◆ Directions for this task: Take the lines from the beginning of the data below through the line holding "wasm.setup();" and return exactly those.

[CAD and scene scripts]

◇ ◇ ◇ ◇ ◇

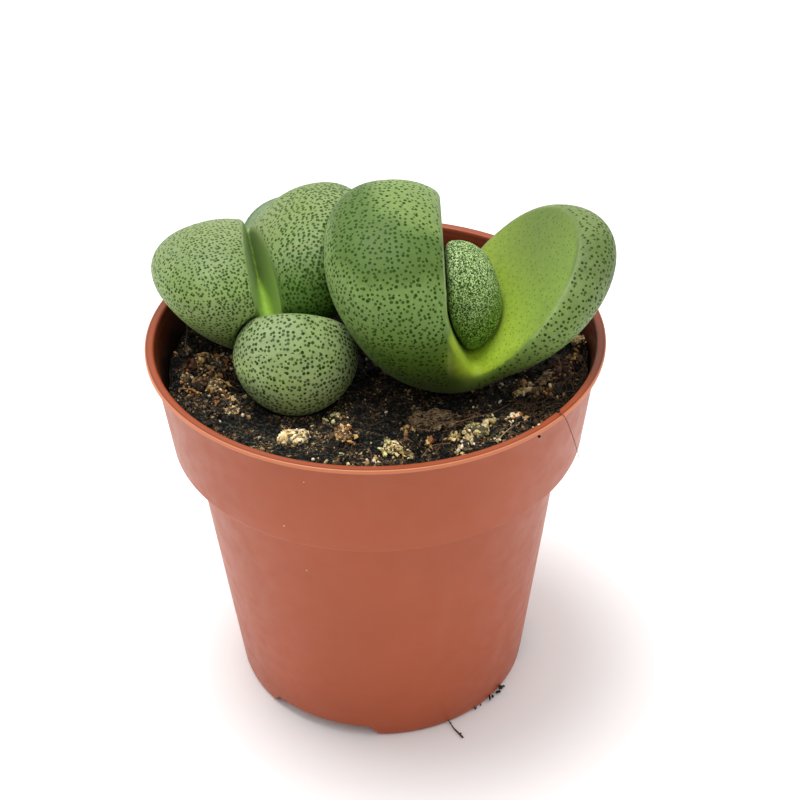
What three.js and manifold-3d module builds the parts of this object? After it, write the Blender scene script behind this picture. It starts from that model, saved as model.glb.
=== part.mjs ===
import * as THREE from "three";
import { mergeVertices } from "three/addons/utils/BufferGeometryUtils.js";
import Module from "manifold-3d";

// A split rock plant in a small plastic nursery pot.
// Millimetres, +Z up, origin on the pot's axis at the level that its foot ring stands on.

const wasm = await Module();
wasm.setup();

// Pot: a thin moulded shell
const RIM_RADIUS = 42.5;
const POT_HEIGHT = 77.0;
const WALL = 0.9;
const LIP_THICKNESS = 0.8;
const LIP_INNER_RADIUS = 40.9;
const COLLAR_TOP_RADIUS = 41.3;
const COLLAR_FOOT_RADIUS = 39.1;
const COLLAR_HEIGHT = 19.7;
const BODY_TOP_RADIUS = 35.5;
const BODY_FOOT_RADIUS = 29.5;
const FOOT_RADIUS = 29.0;
const FOOT_WALL = 1.4;
const FOOT_HEIGHT = 3.0;
const FLOOR_HEIGHT = FOOT_HEIGHT + WALL;
const POT_SEGMENTS = 64;
const LEDGE_ROUNDING = 1.1;
const INNER_CORNER = 0.6;
const EDGE_SOFTENING = 0.4;

// Foot ring notches, which reach up to the underside of the floor, and drain holes
const NOTCH_COUNT = 3;
const NOTCH_FIRST_ANGLE = -115.6;
const NOTCH_HALF_ANGLE_TOP = 20;
const NOTCH_HALF_ANGLE_FOOT = 23;
const DRAIN_COUNT = 6;
const DRAIN_RADIUS = 2.4;
const DRAIN_CIRCLE = 19;
const DRAIN_FIRST_ANGLE = 4.4;

// Clearance between neighbouring pieces
const CLEARANCE = 0.3;
const GROWN_CLEARANCE = 0.36;

// Soil
const SOIL_LEVEL = 68.2;
const SOIL_RISE = 3.6;
const SOIL_RISE_FROM = 20;
const SOIL_RISE_TO = 38;
const SOIL_RINGS = 12;
const SOIL_SEGMENTS = 48;

// The soil's uneven top is a sum of waves: the longest is also the highest.
const SOIL_SEED = 87109;
const SOIL_WAVES = 9;
const SOIL_WAVE_HEIGHT = 0.45;
const SOIL_WAVE_FADE = 0.25;
const SOIL_WAVE_FREQUENCY = 0.16;
const SOIL_WAVE_STEP = 0.07;

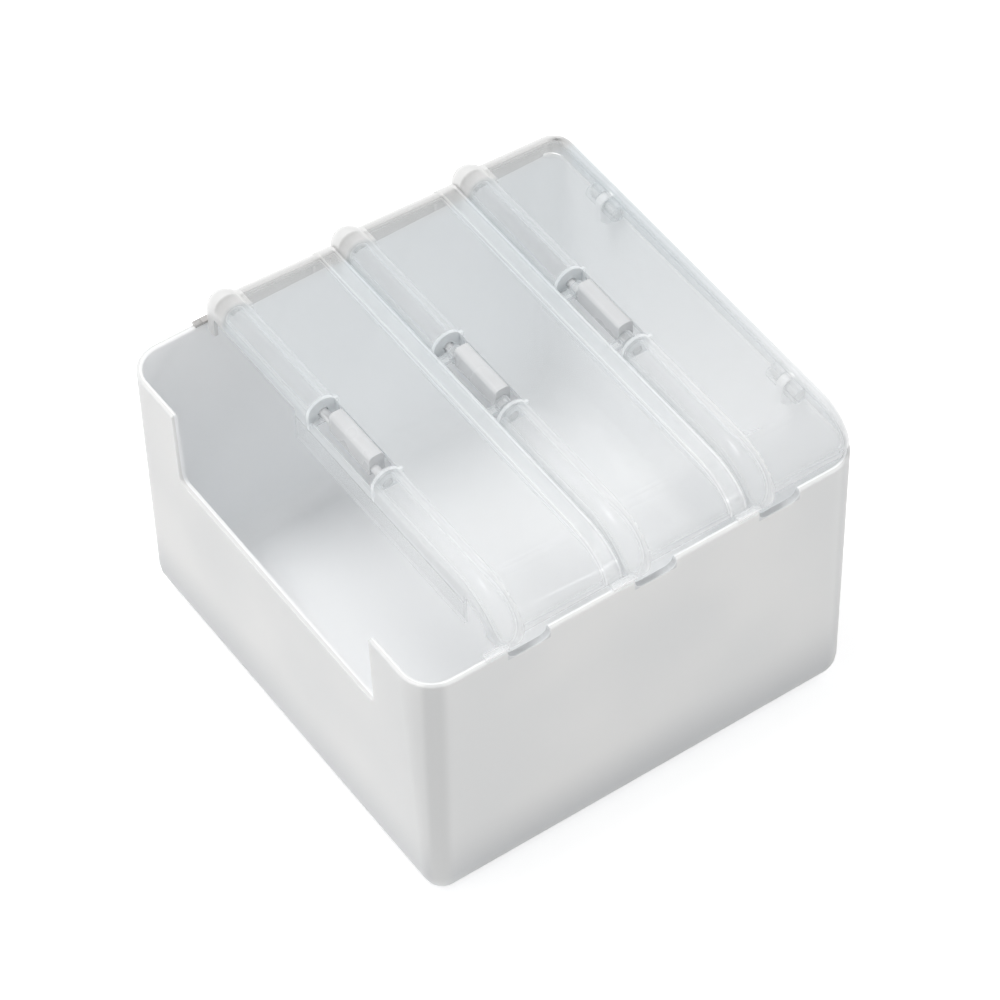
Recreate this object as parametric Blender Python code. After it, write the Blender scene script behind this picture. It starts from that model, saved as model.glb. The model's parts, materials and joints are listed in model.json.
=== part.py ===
# Cable organiser box: a moulded tub under three frosted lid leaves that fold back one over the next.
# Each leaf clips on a bar in its right-hand neighbour's bead, and the last one turns on the tub's right wall.
# Sizes are in metres. X runs to the right, Y to the rear, Z up, from the middle of the tub's underside.

import math

import bmesh
import bpy
from mathutils import Vector

# Tub
tub_width = 0.1643
tub_depth = 0.1654
tub_height = 0.1062
wall = 0.0021
floor_thickness = 0.0025
plan_radius = 0.0120
foot_radius = 0.0070
least_radius = 0.0015
bottom_radius = 0.0110
inner_bottom_radius = 0.0085
rim_rounding = 0.0007
land_width = 0.0080
relief_depth = 0.0008
outer_draft = math.radians(0.35)
inner_draft = math.radians(0.85)
side_draft = math.radians(1.25)

# Cable notch in the left wall, from the tub's front face
notch_front = 0.0280
notch_rear = 0.1365
notch_sill = 0.0752
notch_rounding = 0.0030

# Finger scoops in the front rim, one under each leaf's bead
scoop_width = 0.0153
scoop_depth = 0.0036
scoop_rounding = 0.0030
scoop_shift = 0.0042

# Lid leaves: places from the tub's left and front faces
first_axis = 0.0345
last_reach = 0.0362
axis_rise = 0.0104
leaf_thickness = 0.0015
leaf_rise = 0.0031
leaf_fall = 0.0025
lip_gap = 0.0010
front_inset = 0.0029
rear_inset = 0.0032
side_inset = 0.0010
shoulder_run = 0.0180
rear_rounding = 0.0058
side_rounding = 0.0018
lid_corner = 0.0065
strip_width = 0.0060
strip_step = 0.0005
strip_slope = 0.0004

# Bead along each leaf's left edge
bead_radius = 0.0055
bead_wall = 0.0013
bead_skirt = 0.0025
bead_rear_rounding = 0.0028
bead_end_angle = math.radians(20)
toe_reach = 0.0055
rear_toe_reach = 0.0030
toe_depth = 0.0022
toe_height = 0.0012
toe_lift = 0.0002
rest_gap = 0.0003

# Plate that hangs from each bead, from the tub's front face
plate_front = 0.0200
plate_rear = 0.1110
plate_depth = 0.0156
plate_thickness = 0.0011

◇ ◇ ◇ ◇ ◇

◆ Task answer:
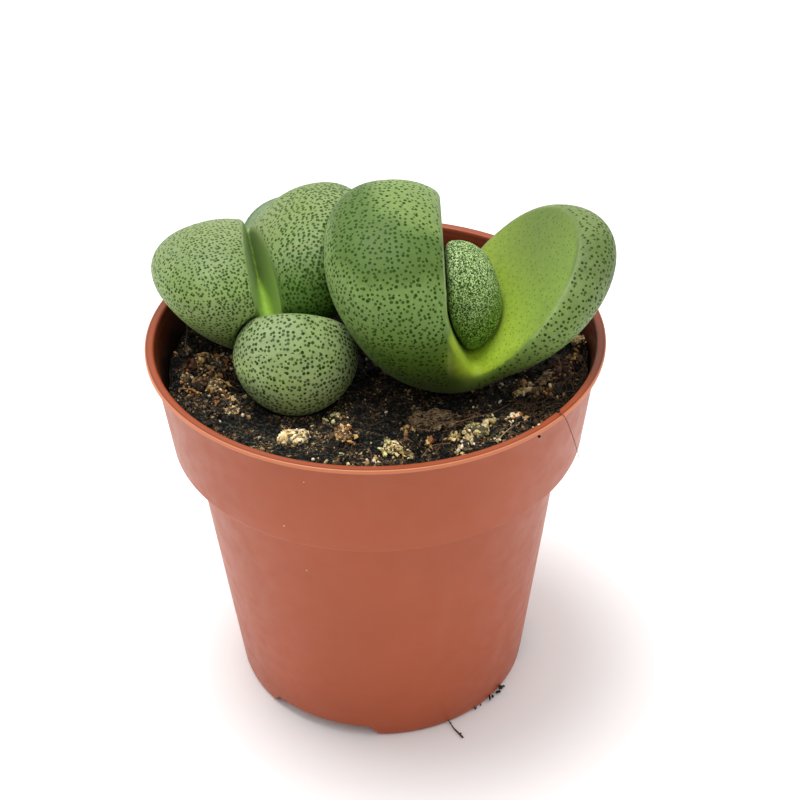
What three.js and manifold-3d module builds the parts of this object? After it, write the Blender scene script behind this picture. It starts from that model, saved as model.glb.
=== part.mjs ===
import * as THREE from "three";
import { mergeVertices } from "three/addons/utils/BufferGeometryUtils.js";
import Module from "manifold-3d";

// A split rock plant in a small plastic nursery pot.
// Millimetres, +Z up, origin on the pot's axis at the level that its foot ring stands on.

const wasm = await Module();
wasm.setup();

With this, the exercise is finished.